Tip: The Reporting Date defaults to "now" when you create a new incident, which is usually correct — you are logging it as you discover it. However, the Incident Date is left blank and must be filled in manually. Don't forget to go back and enter the actual occurrence date once you know it; incomplete records may cause issues with regulatory deadline calculations.
  • Status changes on the Detail screen save immediately. The sticky header status dropdown on the Detail screen does not have a Save button — changing the value saves instantly via a background request. This is different from the Edit form, where all changes wait for you to click Save. If you change the status in the Detail view and then open the Edit form, the form will already reflect the new status.

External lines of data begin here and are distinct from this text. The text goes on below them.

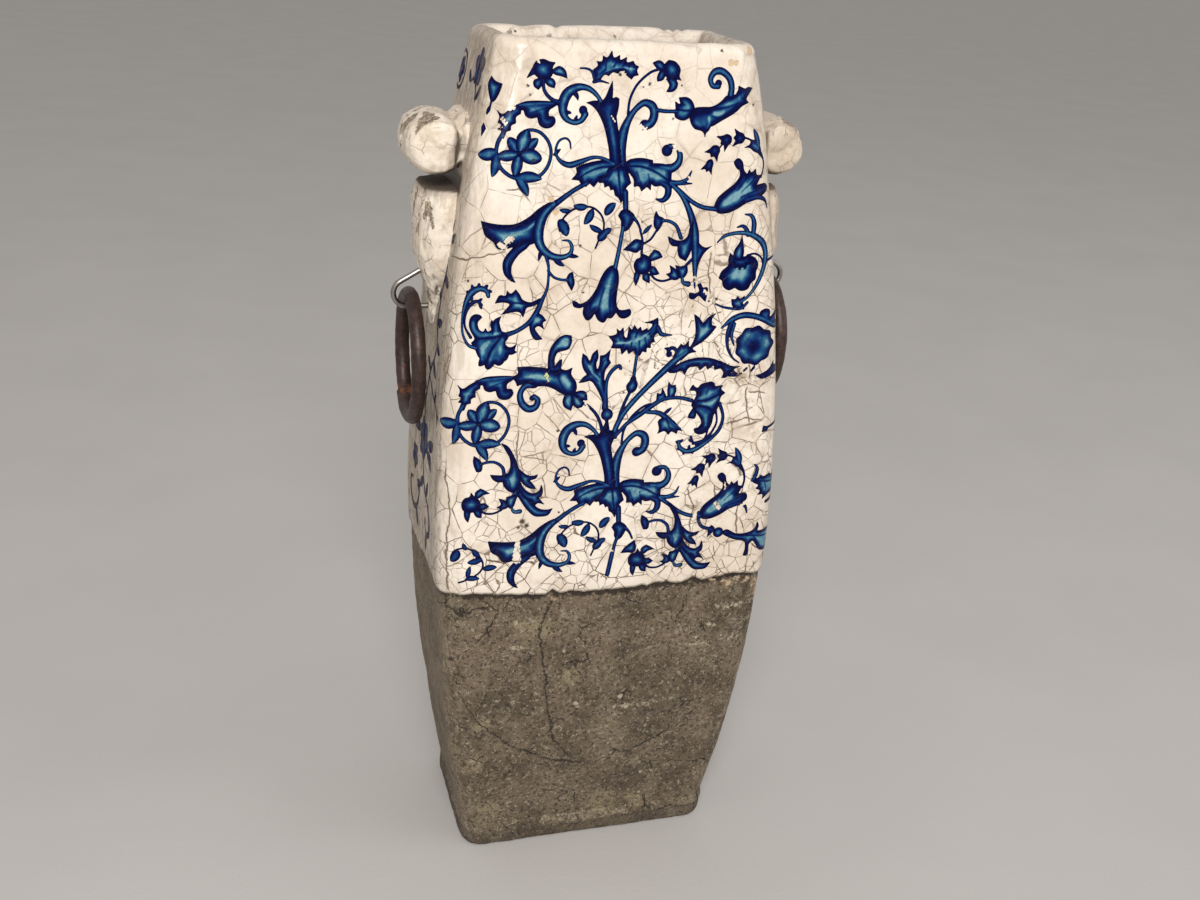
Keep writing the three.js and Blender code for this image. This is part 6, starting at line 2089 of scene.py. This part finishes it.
def side_pattern(ink):
    """Flowers above and a leafy stem below the handle on a narrow side, by distance from its middle,
    towards the back, and height."""
    # Above the roll
    ink.stroke([(-20, 418), (-16, 424), (-10, 427), (-3, 425)], (0.6, 1.1, 0.9, 0.4), 0.6)
    ink.flower(-15, 433, 8.6, 5, 18)
    ink.leaf((-20, 419), (-26, 426), 1.8, 0.1, 0.7, 0.3)
    ink.leaf((-4, 425), (3, 430), 1.8, -0.1, 0.7, 0.3)
    circle = [
        (22 + 9 * math.cos(k * math.pi / 6), 428 + 9.4 * math.sin(k * math.pi / 6)) for k in range(11)]
    ink.stroke(circle, (0.5, 0.8, 0.9, 0.7), 0.5)
    ink.flower(22, 428, 6.4, 5, 40)
    ink.leaf((31, 422), (36, 415), 1.7, 0.1, 0.7, 0.3)
    # Stem that falls in front of the ring
    ink.stroke([(-25, 362), (-22, 352), (-22, 337), (-17.5, 322), (-15.6, 308), (-19.6, 299), (-15.6, 289),
                (-6, 277), (2, 262), (1, 248)], (0.5, 0.8, 1.0, 1.1, 1.0, 0.8, 1.0, 1.1, 1.0, 0.8), 0.6)
    for base, tip, half in (
            ((-22, 352), (-31, 357), 2.2), ((-22, 345), (-13.6, 350), 2.2), ((-21.4, 334), (-31, 331), 2.4),
            ((-17, 320), (-8, 326), 2.4), ((-16, 309), (-26.6, 312), 2.4), ((-19, 299), (-28, 295), 2.3),
            ((-15, 288), (-24, 281), 2.5), ((-8, 279), (1, 285), 2.4)):
        ink.leaf(base, tip, half, 0.1, 0.75, 0.3)
    ink.stroke([(-6, 277), (-16, 270), (-25, 267), (-33, 266)], (1.0, 1.1, 0.9, 0.4), 0.6)
    ink.bell((-31, 266), (-37, 262), 3.2)
    ink.bell((-22, 267.4), (-24, 274), 2.8)
    ink.stroke([(0, 265), (10, 271), (20, 269), (25, 261), (22, 253), (16, 254)],
               (0.8, 1.3, 2.0, 2.2, 1.6, 1.0), 0.75)
    ink.ball(17, 256, 1.9, 0.4)
    ink.leaf((24, 266), (33, 274), 2.4, -0.1, 0.75, 0.3)
    ink.leaf((25, 258), (35, 253), 2.4, 0.1, 0.75, 0.3)
    # Flower with leaves near the lower border
    ink.flower(0, 239, 11, 6, 10)
    ink.leaf((-12, 241), (-27, 246), 3.2, 0.1, 0.8, 0.3)
    ink.leaf((-11, 235), (-26, 230), 3.0, -0.1, 0.8, 0.3)
    ink.leaf((11, 240), (26, 236), 3.2, 0.1, 0.8, 0.3)
    ink.stroke([(-3, 230), (-7, 220), (-14, 212), (-24, 209)], (1.1, 1.3, 1.2, 0.4), 0.7)
    ink.leaf((-14, 212), (-20, 222), 2.4, 0.1, 0.75, 0.3)
    ink.leaf((-8, 218), (2, 210), 2.6, 0.1, 0.75, 0.3)
    ink.stroke(
        [(-20, 209.6), (-27, 203), (-26, 195), (-19, 191), (-13, 195)], (0.8, 1.6, 2.0, 1.5, 0.8), 0.7)
    ink.ball(-14.4, 197, 1.8, 0.4)
    ink.bell((4, 212), (12, 206), 3.4)
    ink.stroke([(2, 212), (8, 200), (14, 193), (23, 190), (31, 194), (32, 203), (26, 206)],
               (0.7, 1.0, 1.3, 1.6, 1.8, 1.4, 0.7), 0.7)
    ink.flower(20, 221, 7, 5, 50)
    ink.leaf((14, 194), (8, 183), 2.6, 0.1, 0.75, 0.3)
    ink.leaf((-19, 191), (-16, 180), 2.4, 0.1, 0.75, 0.3)


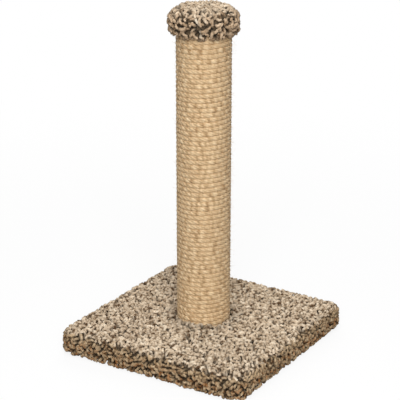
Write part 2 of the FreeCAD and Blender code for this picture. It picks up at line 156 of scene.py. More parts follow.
class Net:
    """A node tree, with one method that adds any node and a few short names for common ones."""

    def __init__(self, tree, material=None):
        self.tree = tree
        self.material = material
        self.ids = {}

    def find(self, sockets, key):
        if isinstance(key, int):
            return sockets[key]
        return next(s for s in sockets if s.enabled and key in (None, s.name))

    def feed(self, socket, value):
        if isinstance(value, Term):
            self.tree.links.new(value.socket, socket)
        elif isinstance(value, list):
            for each in value:
                self.feed(socket, each)
        else:
            socket.default_value = value

    def node(self, kind, sockets=None, out=None, **settings):
        """Adds a node, sets what it is, then the values or links of its sockets."""
        made = self.tree.nodes.new(kind)
        for key, value in settings.items():
            if key == "stops":
                self.set_stops(made.color_ramp, value)
            else:
                setattr(made, key, value)
        for key, value in (sockets or {}).items():
            self.feed(self.find(made.inputs, key), value)
        return Term(self, self.find(made.outputs, out))

    def set_stops(self, ramp, stops):
        while len(ramp.elements) < len(stops):
            ramp.elements.new(1.0)
        for element, (place, colour) in zip(ramp.elements, stops):
            element.position = place
            element.color = (*colour, 1.0)

    def arithmetic(self, operation, first, second):
        vectors = [isinstance(x, Term) and x.is_vector() or isinstance(x, (tuple, Vector))
                   for x in (first, second)]
        if not any(vectors):
            return self.maths(operation, first, second)
        if operation == "MULTIPLY" and not all(vectors):
            vector, scale = (first, second) if vectors[0] else (second, first)
            sockets = {0: vector, "Scale": scale}
            return self.node("ShaderNodeVectorMath", sockets, operation="SCALE")
        return self.vector(operation, first, second)

    def maths(self, operation, *values):
        return self.node("ShaderNodeMath", dict(enumerate(values)), operation=operation)

    def vector(self, operation, *values):
        return self.node("ShaderNodeVectorMath", dict(enumerate(values)), operation=operation)

    def point(self, x, y, z):
        return self.node("ShaderNodeCombineXYZ", {0: x, 1: y, 2: z})

    def parts(self, vector):
        first = self.node("ShaderNodeSeparateXYZ", {0: vector})
        return first, first.beside("Y"), first.beside("Z")

    def smooth(self, value, low, high, start=0.0, end=1.0):
        """value eased from start to end as it goes from low to high."""
        limits = {"From Min": low, "From Max": high, "To Min": start, "To Max": end}
        return self.node(
            "ShaderNodeMapRange", {"Value": value, **limits}, interpolation_type="SMOOTHSTEP")

    def noise(self, vector, scale, detail=2.0, roughness=0.5, out=None):
        sockets = {"Vector": vector, "Scale": scale, "Detail": detail, "Roughness": roughness}
        return self.node("ShaderNodeTexNoise", sockets, out)

    def wobble(self, vector, scale, detail=1.0):
        """Noise in three directions, about zero."""
        return self.noise(vector, scale, detail, out="Color") - (0.5, 0.5, 0.5)

    def line_noise(self, place, scale, detail=1.0):
        sockets = {"W": place, "Scale": scale, "Detail": detail}
        return self.node("ShaderNodeTexNoise", sockets, noise_dimensions="1D")

    def mix(self, share, first, second):
        sockets = {0: share, 6: first, 7: second}
        return self.node("ShaderNodeMix", sockets, 2, data_type="RGBA")

    def mix_shaders(self, share, first, second):
        return self.node("ShaderNodeMixShader", {0: share, 1: first, 2: second})

    def ramp(self, value, stops):
        return self.node("ShaderNodeValToRGB", {"Fac": value}, stops=stops)

    def random(self, low, high, seed, data_type="FLOAT"):
        sockets = {"Min": low, "Max": high, "Seed": seed}
        return self.node("FunctionNodeRandomValue", sockets, data_type=data_type)

    def store(self, geometry, name, value, data_type="FLOAT", domain="POINT"):
        sockets = {"Geometry": geometry, "Name": name, "Value": value}
        return self.node(
            "GeometryNodeStoreNamedAttribute", sockets, data_type=data_type, domain=domain)

    def section(self, sides):
        """A round section of radius 1, whose points keep their places on it as the lap."""
        ring = self.node("GeometryNodeCurvePrimitiveCircle", {"Resolution": sides, "Radius": 1.0})
        return self.store(ring, "lap", self.node("GeometryNodeInputPosition"), "FLOAT_VECTOR")

    def tube(self, curve, section, scale):
        sockets = {"Curve": curve, "Profile Curve": section, "Scale": scale, "Fill Caps": True}
        return self.node("GeometryNodeCurveToMesh", sockets)

    def end(self, kind, value):
        self.feed(self.tree.nodes.new(kind).inputs[0], value)

    def beside_seam(self, x, y, bearing):
        """How far a place lies from a bearing's line, and 1 on the side that the bearing faces."""
        seam_x, seam_y = self.maths("COSINE", bearing), self.maths("SINE", bearing)
        aside = self.maths("ABSOLUTE", x * seam_y - y * seam_x)
        return aside, x * seam_x + y * seam_y > 0.0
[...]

  • "Edit only assigned" users lose access if removed as responsible person. If a colleague has "edit only assigned" rights and another user with full permissions removes them from the Responsible Persons list, that colleague will no longer be able to open the Edit form for that incident — they will see an access denied page on their next visit. Plan responsible person changes carefully.
  • The Manage Access tab controls record-level visibility, not global roles. Restricting access here does not change a user's overall DPMS permissions. It adds a filter on top: a user who has general incident read rights but is not in the access list for this specific record will not see it in their index.
  • Automatic translation requires AI to be configured. The Name and Description fields both show a translate button. If your organisation has not yet configured AI translation settings in IT Settings, clicking the button will not produce a translation. Check with your IT administrator if translation is not working.
  • Log entries are permanent and chronological. Once saved, log entries cannot be edited or deleted through the UI. The audit trail is intentionally immutable. If you make a mistake in a log entry, the correct approach is to add a new entry that clarifies or corrects the earlier one.